The temptation to return, and the constraints of reality
For shipping companies, the economic benefits of returning to the Red Sea-Suez route are obvious: the significantly reduced sailing distances will immediately cut down on the high costs associated with detours, improve the efficiency of fleet operations, and decrease carbon emissions. However, this seemingly inevitable choice has become exceptionally complex in the current market context. A key paradox lies in the fact that the detours taken over the past two years have, in a sense, absorbed some of the excess capacity already present in the market. The longer sailing times have effectively reduced the available capacity, thereby alleviating the imbalance between supply and demand. According to a recent report by the analysis firm Braemar, if fleets were to return to the shorter Red Sea route, the proportion of excess capacity in the global container shipping industry could soar from the current single digits to 14%-15%. Moreover, with the record number of new ship orders expected to be delivered around 2027, this figure could even reach 20%. Therefore, for companies like Maersk and their competitors, the decision to resume operations on this route is far more than just a matter of safety assessment; it is also a sophisticated game of capacity management. Returning too early or too quickly could have a devastating impact on the already fragile spot-market pricing system, erasing the benefits that the detours have provided in terms of “hidden capacity support.”
The actual impact on freight forwarders and logistics companies
This development implies the following for freight forwarding and logistics companies located in the midstream of the industrial chain:
The significance of market signals outweighs their immediate impact: This trial operation is a clear signal of the industry’s development direction, but it is still some time before we see systematic adjustments to the main shipping route networks. As a result, there will be no sudden changes in freight rates or sailing schedules on the east-west main routes in the short term.
New variables in the negotiation of long-term contracts: In the contract negotiations over the next year, shipping companies may highlight the potential efficiency gains resulting from the possible resumption of operations on the Suez Canal as a key selling point. At the same time, cargo owners can also cite the expected increase in overcapacity as a reason to negotiate more favorable terms. Understanding this contradiction is crucial for successful negotiations.

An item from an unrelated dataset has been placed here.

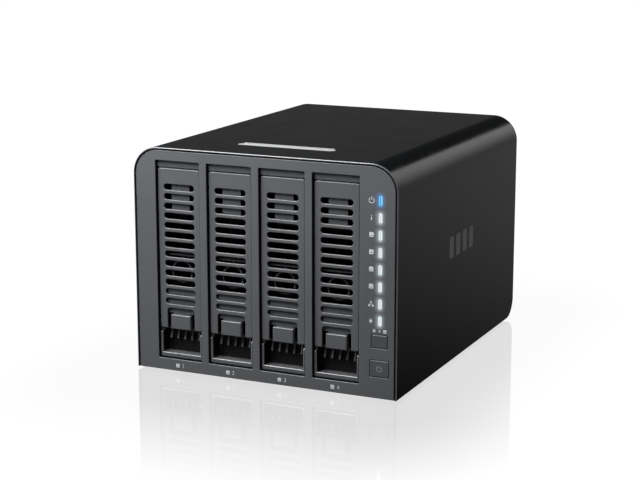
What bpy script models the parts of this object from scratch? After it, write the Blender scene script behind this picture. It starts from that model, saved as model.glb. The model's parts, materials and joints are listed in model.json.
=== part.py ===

Supply chain planning needs to be more flexible: Even if some services are resumed, the initial operations will inevitably be volatile and exploratory in nature. When designing supply chain solutions for their clients, freight forwarders must take into account potential disruptions such as port congestion and temporary schedule changes, in order to avoid over-reliance on single, fragile assumptions regarding recovery.
Pay attention to the differentiated strategies of shipping companies: Different shipping companies will have varying assessments of when to resume operations, based on factors such as their fleet composition, their membership in alliances, and the composition of their customer base. This could result in a market where both “red ocean routes” and “Cape of Good Hope routes” are offered as mixed service packages in the future, providing freight forwarders with the option to choose differentiated quotes and services.
A cautious first step and a lengthy process of consideration
Maersk’s first trial voyage was like a stone thrown into a calm lake – ripples began to spread. It marked the beginning of a shift where safety considerations began to give way to economic considerations. However, the path to recovery will surely be gradual and full of trade-offs.
For all market participants, the key takeaway is this: the reopening of the “red sea” routes will no longer be a simple matter of “turning on/off,” but rather a complex process that involves geopolitics, security considerations, capacity management, and commercial negotiations. Until a new balance is finally established, uncertainty itself will be the most certain factor in the coming period. Freight forwarding and logistics companies must remain vigilant and discern the true direction of the market from each tentative move made by the giants.